La fiesta, pas la siesta ! Infatigable Séville, animée par les meilleures vibrations du moment. Mais dans cette ville émotions, être branché est un art de vivre en parfaite connivence avec le passé.

Les 40 °C qu’affiche le thermomètre ne sont pas suffisants pour refléter la température de Séville. La quatrième ville d’Espagne après Madrid, Barcelone et Valence a la fièvre hype. On a beau être à l’extrême sud du pays, ici, la fiesta a désormais remplacé la siesta.
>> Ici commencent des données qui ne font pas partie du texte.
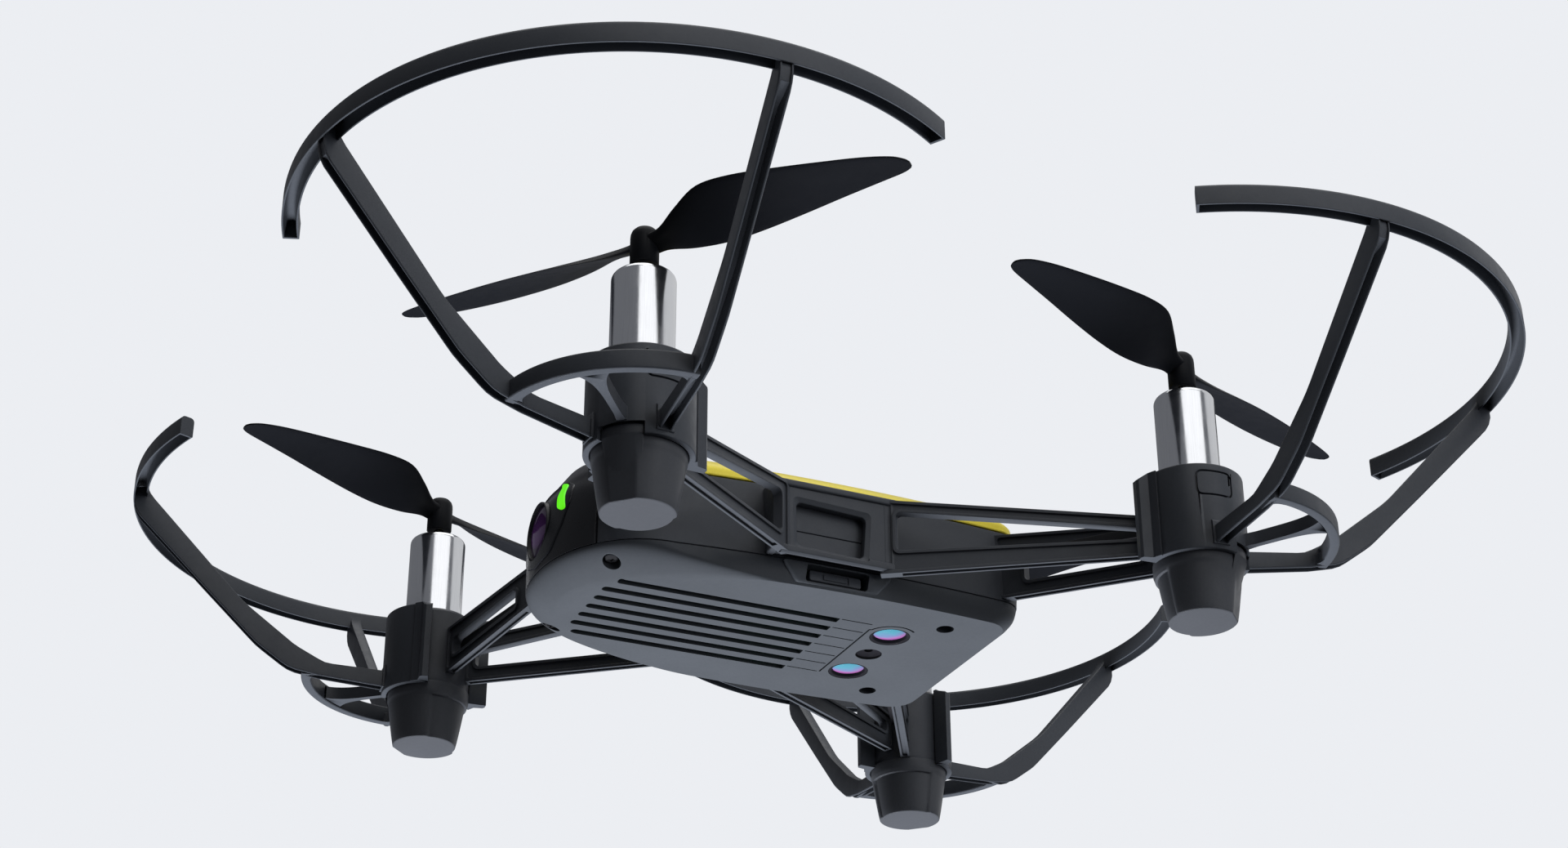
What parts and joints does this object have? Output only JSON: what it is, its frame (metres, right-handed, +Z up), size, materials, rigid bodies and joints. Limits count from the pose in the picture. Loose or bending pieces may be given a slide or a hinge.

Preuve de cet engouement, les demandes des étudiants pour un programme Erasmus à Séville ne cessent de croître. De Grande-Bretagne, d’Italie ou d’Allemagne, tous veulent y venir. Driss, un jeune Français résidant à Rabat, n’a pas hésité une seconde.  » C’est en entendant ce que mes potes racontaient que j’ai foncé, s’enthousiasme-t-il. D’après eux, Séville était synonyme de fête perpétuelle. Je n’ai pas été déçu. Le rythme de vie est incroyable. On mange à 23 heures et les boutiques sont ouvertes jusqu’à 22 heures. Les Sévillans sortent tous les soirs jusqu’à des heures pas possibles, surtout du mercredi au dimanche. Le lendemain, ils reprennent le travail frais et dispos. Le tout sans faire de sieste, une habitude aujourd’hui tombée en désuétude. Depuis trois ans que je suis ici, je n’ai toujours pas compris comment on peut vivre avec une telle intensité.  »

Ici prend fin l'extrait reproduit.